(Rows from a 3D modeling dataset)

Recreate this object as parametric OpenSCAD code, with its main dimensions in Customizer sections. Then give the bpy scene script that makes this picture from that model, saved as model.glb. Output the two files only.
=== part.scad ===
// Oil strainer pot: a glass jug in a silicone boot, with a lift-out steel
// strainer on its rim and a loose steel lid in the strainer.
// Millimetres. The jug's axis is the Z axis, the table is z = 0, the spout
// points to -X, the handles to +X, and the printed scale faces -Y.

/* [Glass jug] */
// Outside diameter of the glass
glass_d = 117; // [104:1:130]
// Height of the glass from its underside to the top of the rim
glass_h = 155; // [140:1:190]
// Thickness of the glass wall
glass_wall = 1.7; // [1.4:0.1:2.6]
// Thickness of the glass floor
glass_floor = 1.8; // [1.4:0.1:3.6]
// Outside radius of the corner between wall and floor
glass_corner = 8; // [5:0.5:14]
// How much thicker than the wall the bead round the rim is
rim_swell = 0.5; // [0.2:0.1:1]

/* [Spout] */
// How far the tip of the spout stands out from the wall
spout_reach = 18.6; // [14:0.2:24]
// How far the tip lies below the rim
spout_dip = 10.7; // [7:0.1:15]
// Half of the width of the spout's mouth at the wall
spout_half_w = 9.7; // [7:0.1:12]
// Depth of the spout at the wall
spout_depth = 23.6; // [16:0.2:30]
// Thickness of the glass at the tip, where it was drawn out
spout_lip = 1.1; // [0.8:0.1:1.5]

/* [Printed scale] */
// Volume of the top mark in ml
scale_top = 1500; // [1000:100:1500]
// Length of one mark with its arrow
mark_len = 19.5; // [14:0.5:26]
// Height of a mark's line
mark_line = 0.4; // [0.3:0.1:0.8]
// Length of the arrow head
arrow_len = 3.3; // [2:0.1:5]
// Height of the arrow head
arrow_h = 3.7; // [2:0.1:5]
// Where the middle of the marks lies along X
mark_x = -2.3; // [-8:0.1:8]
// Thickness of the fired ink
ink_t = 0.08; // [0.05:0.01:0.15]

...

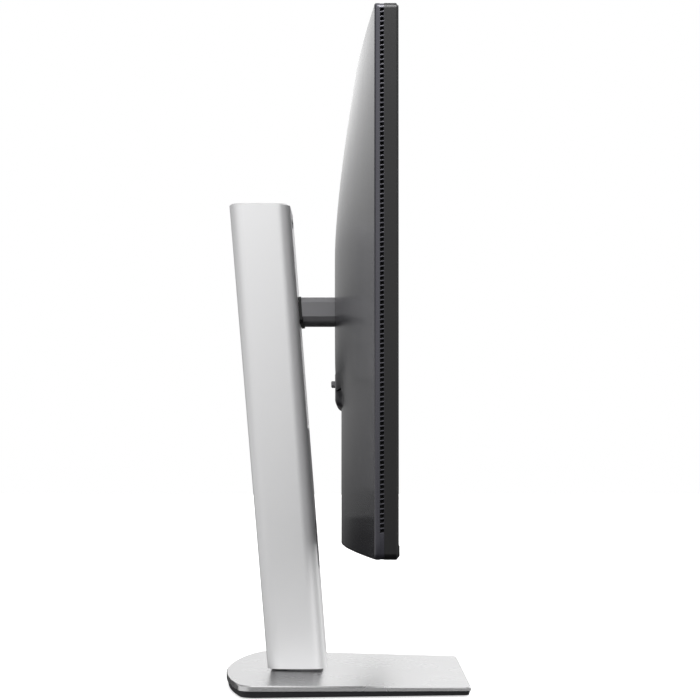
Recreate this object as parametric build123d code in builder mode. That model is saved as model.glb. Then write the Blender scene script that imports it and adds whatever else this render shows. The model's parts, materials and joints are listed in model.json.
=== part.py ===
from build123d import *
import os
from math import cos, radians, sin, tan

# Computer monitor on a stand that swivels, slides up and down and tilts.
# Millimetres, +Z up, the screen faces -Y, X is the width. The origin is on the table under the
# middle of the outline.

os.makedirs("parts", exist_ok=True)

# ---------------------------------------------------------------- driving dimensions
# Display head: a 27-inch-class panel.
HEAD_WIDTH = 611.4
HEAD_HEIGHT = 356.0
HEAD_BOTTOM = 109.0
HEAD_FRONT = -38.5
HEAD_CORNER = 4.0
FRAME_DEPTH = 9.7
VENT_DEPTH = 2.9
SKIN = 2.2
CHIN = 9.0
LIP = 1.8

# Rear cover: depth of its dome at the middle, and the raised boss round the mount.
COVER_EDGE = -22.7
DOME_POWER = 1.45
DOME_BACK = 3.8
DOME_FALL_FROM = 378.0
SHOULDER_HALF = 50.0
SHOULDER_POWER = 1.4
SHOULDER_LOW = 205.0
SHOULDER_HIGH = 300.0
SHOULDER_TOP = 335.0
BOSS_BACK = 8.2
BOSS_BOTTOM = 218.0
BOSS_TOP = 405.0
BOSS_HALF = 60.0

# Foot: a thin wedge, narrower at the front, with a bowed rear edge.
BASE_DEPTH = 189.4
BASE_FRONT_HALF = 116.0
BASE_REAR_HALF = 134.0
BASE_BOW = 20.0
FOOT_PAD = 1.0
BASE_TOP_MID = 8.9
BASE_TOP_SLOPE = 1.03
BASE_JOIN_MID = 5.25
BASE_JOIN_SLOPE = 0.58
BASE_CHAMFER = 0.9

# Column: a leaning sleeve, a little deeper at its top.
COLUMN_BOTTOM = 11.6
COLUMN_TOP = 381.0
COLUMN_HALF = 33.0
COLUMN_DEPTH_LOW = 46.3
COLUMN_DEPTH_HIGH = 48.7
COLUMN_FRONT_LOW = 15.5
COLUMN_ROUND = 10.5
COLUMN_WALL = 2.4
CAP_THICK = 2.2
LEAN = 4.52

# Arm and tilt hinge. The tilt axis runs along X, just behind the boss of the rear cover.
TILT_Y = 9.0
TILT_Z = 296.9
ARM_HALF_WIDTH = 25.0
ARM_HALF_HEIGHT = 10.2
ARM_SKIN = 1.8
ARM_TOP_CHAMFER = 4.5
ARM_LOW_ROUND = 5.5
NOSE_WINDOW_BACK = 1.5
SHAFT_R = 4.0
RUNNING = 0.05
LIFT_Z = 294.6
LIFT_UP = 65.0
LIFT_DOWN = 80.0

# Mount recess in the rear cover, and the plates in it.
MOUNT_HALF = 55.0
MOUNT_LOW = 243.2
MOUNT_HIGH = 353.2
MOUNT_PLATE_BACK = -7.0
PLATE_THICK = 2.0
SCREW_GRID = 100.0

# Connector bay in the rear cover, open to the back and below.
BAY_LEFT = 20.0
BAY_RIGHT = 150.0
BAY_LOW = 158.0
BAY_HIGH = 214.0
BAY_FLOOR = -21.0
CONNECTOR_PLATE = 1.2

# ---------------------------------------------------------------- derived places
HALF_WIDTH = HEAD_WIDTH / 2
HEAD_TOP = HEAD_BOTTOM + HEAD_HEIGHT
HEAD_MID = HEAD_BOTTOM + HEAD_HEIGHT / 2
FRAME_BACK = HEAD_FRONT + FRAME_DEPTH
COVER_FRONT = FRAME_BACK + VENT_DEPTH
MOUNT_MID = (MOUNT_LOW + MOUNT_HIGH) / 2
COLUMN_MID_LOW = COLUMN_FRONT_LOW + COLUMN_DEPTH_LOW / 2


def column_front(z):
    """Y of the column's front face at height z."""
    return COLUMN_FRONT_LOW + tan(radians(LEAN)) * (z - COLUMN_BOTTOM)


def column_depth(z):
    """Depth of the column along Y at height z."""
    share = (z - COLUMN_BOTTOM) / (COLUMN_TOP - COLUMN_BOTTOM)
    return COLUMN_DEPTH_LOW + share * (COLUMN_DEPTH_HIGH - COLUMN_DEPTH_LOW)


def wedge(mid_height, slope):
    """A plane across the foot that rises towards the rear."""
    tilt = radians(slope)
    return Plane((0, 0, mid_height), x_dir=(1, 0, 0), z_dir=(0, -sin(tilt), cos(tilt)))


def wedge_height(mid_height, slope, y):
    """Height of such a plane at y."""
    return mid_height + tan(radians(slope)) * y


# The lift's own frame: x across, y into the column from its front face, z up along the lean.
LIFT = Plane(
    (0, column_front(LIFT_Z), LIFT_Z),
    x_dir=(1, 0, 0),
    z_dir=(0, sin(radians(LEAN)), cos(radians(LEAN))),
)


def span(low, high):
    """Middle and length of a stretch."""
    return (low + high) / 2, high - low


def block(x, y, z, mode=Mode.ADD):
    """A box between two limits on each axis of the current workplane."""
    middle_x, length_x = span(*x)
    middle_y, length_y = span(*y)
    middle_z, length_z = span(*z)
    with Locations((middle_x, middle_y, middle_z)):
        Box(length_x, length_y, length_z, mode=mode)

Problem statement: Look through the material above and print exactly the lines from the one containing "Recreate this object as parametric build123d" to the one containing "LEAN = 4.52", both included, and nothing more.

Written solution:
Recreate this object as parametric build123d code in builder mode. That model is saved as model.glb. Then write the Blender scene script that imports it and adds whatever else this render shows. The model's parts, materials and joints are listed in model.json.
=== part.py ===
from build123d import *
import os
from math import cos, radians, sin, tan

# Computer monitor on a stand that swivels, slides up and down and tilts.
# Millimetres, +Z up, the screen faces -Y, X is the width. The origin is on the table under the
# middle of the outline.

os.makedirs("parts", exist_ok=True)

# ---------------------------------------------------------------- driving dimensions
# Display head: a 27-inch-class panel.
HEAD_WIDTH = 611.4
HEAD_HEIGHT = 356.0
HEAD_BOTTOM = 109.0
HEAD_FRONT = -38.5
HEAD_CORNER = 4.0
FRAME_DEPTH = 9.7
VENT_DEPTH = 2.9
SKIN = 2.2
CHIN = 9.0
LIP = 1.8

# Rear cover: depth of its dome at the middle, and the raised boss round the mount.
COVER_EDGE = -22.7
DOME_POWER = 1.45
DOME_BACK = 3.8
DOME_FALL_FROM = 378.0
SHOULDER_HALF = 50.0
SHOULDER_POWER = 1.4
SHOULDER_LOW = 205.0
SHOULDER_HIGH = 300.0
SHOULDER_TOP = 335.0
BOSS_BACK = 8.2
BOSS_BOTTOM = 218.0
BOSS_TOP = 405.0
BOSS_HALF = 60.0

# Foot: a thin wedge, narrower at the front, with a bowed rear edge.
BASE_DEPTH = 189.4
BASE_FRONT_HALF = 116.0
BASE_REAR_HALF = 134.0
BASE_BOW = 20.0
FOOT_PAD = 1.0
BASE_TOP_MID = 8.9
BASE_TOP_SLOPE = 1.03
BASE_JOIN_MID = 5.25
BASE_JOIN_SLOPE = 0.58
BASE_CHAMFER = 0.9

# Column: a leaning sleeve, a little deeper at its top.
COLUMN_BOTTOM = 11.6
COLUMN_TOP = 381.0
COLUMN_HALF = 33.0
COLUMN_DEPTH_LOW = 46.3
COLUMN_DEPTH_HIGH = 48.7
COLUMN_FRONT_LOW = 15.5
COLUMN_ROUND = 10.5
COLUMN_WALL = 2.4
CAP_THICK = 2.2
LEAN = 4.52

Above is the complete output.